The reason for the low quality of architectural design is that it is difficult to train excellent designers and the process of improving design capabilities is long. Designers' lack of design skills makes it difficult to improve design quality
[4][5][6]. However, the improvement of design capabilities is a gradual process , and designers must constantly learn new design methods and explore different design styles
[2][3][6][18][19][20]. At the same time, seeking the best design solution under complex conditions also brings huge challenges to designers
[2][5].
All these factors ultimately lead to inefficient and low-quality architectural designs
[2][5]. Therefore, new technologies must be introduced into the construction industry in a timely manner to solve these problems.
3.Diffusion Model
In recent years, the diffusion model has rapidly developed into a mainstream image generation model
[21][22][23][24][25][26], which allows designers to quickly obtain images, thereby significantly improving the efficiency and quality of architectural design
[13][27].
The traditional diffusion model includes forward process and backward process. During the forward process, noise is continuously added to the input image, transforming it into a noisy image. The purpose of the backward process is to restore the original image from the noisy image
[28]. By learning the image denoising process, the diffusion model acquires the ability to generate images
[27][29]. When there is a need to generate images with specific design elements, designers can incorporate text cues into the denoising process of the diffusion model to generate consistent images and achieve controllability over the generated results
[30][31][32][33][34][35]. The advantage of using text-guided diffusion models for image generation is that they allow simple control of image generation
[12][14][36][37][38] .
Although diffusion models perform well in most fields, there is still room for improvement in their application in architectural design
[30][39]. Specifically, the limitation comes from obtaining large amounts of Internet data for training, which lacks high-quality annotations with professional architectural terminology. As a result, the model fails to establish connections between architectural design and architectural language during the learning process, which makes it challenging to use professional design vocabulary to guide architectural design generation
[40][41][42][43]. Therefore, it is necessary to collect high-quality architectural design images, annotate them with relevant information, and then fine-tune the model to adapt it to the architectural design task.
4. Model Fine-Tuning
Diffusion models learn new knowledge and concepts through complete retraining or fine-tuning for new scenarios.
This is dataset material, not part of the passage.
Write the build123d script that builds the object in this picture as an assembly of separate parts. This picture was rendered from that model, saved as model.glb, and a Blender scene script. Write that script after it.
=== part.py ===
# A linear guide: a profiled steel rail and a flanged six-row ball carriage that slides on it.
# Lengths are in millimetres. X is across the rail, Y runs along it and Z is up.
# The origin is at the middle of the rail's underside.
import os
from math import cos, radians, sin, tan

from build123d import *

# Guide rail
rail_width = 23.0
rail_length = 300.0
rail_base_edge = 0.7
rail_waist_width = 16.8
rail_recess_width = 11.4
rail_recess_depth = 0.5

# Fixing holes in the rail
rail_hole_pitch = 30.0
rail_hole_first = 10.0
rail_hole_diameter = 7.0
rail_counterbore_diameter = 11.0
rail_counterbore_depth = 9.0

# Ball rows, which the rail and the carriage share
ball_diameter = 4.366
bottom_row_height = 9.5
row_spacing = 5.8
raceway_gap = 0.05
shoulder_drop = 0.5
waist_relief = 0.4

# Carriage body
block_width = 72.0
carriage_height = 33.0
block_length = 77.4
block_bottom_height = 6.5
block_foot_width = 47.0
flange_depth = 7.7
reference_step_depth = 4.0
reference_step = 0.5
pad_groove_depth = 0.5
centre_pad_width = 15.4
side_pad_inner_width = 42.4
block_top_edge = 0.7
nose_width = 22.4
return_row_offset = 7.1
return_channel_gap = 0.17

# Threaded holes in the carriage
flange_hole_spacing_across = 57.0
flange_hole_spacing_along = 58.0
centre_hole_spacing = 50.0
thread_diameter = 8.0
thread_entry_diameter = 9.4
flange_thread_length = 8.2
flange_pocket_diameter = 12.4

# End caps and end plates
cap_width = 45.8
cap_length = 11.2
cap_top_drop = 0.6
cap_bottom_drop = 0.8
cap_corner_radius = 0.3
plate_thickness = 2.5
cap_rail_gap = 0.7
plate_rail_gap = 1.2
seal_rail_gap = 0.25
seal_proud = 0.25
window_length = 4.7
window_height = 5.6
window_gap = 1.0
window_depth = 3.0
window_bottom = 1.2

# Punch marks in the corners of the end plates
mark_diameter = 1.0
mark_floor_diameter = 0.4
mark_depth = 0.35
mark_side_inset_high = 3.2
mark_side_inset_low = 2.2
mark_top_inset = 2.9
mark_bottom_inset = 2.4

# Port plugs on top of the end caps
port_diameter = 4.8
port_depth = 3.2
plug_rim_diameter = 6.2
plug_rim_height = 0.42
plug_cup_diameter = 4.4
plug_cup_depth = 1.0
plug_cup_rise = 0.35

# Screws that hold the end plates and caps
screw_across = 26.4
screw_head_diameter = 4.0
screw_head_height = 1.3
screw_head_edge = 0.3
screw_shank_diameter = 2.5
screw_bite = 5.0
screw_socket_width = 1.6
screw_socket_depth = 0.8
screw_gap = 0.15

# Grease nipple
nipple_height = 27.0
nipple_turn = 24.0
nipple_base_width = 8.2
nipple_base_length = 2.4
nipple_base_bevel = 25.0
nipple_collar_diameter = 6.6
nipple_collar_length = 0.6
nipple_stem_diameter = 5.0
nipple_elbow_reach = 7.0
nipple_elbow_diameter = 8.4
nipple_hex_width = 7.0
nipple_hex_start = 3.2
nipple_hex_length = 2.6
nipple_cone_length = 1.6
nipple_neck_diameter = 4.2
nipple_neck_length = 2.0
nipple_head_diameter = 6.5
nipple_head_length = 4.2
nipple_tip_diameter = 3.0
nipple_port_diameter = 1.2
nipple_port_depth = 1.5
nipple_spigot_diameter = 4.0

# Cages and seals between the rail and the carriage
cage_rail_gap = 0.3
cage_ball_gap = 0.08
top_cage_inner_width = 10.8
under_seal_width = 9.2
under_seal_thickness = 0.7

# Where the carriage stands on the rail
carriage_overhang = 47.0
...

Due to the huge cost of retraining the entire model, the need for large image datasets, and the long training time
[11][15], model fine-tuning is currently the most feasible.
There are four standard methods of fine-tuning. The first is text inversion
[11][31][41][44], which freezes the text-to-image model and provides only the most suitable embedding vectors to embed new knowledge. This method provides fast model training and minimal generative models, but the image generation effect is mediocre. The second is the Hypernetwork
[42] method, which inserts a separate small neural network in the middle layer of the original diffusion model to affect the output. This method is faster to train, but the image generation effect is average. The third one is LoRA
[43], which assigns weights to cross-layer attention to allow learning new knowledge. This method can generate models with an average size of hundreds of MB after moderate training time, and the image generation effect is good. The fourth is the Dreambooth
[40] method, which is an overall fine-tuning of the original diffusion model. Using this method, a prior-preserving loss was designed to train the diffusion model, enabling it to generate images consistent with the cues while preventing overfitting
[45][46]. It is recommended to use rare vocabulary when naming new knowledge to avoid language drift due to similarity with the original model vocabulary
[45][46]. This method requires only 3 to 5 images of a specific subject and corresponding text descriptions, can be fine-tuned for specific situations, and matches specific text descriptions to the characteristics of the input images. Fine-tuned models generate images based on specific topic terms and general descriptors
[26][41]. Since the entire model is fine-tuned using the Dreambooth method, the results produced are usually the best of these methods.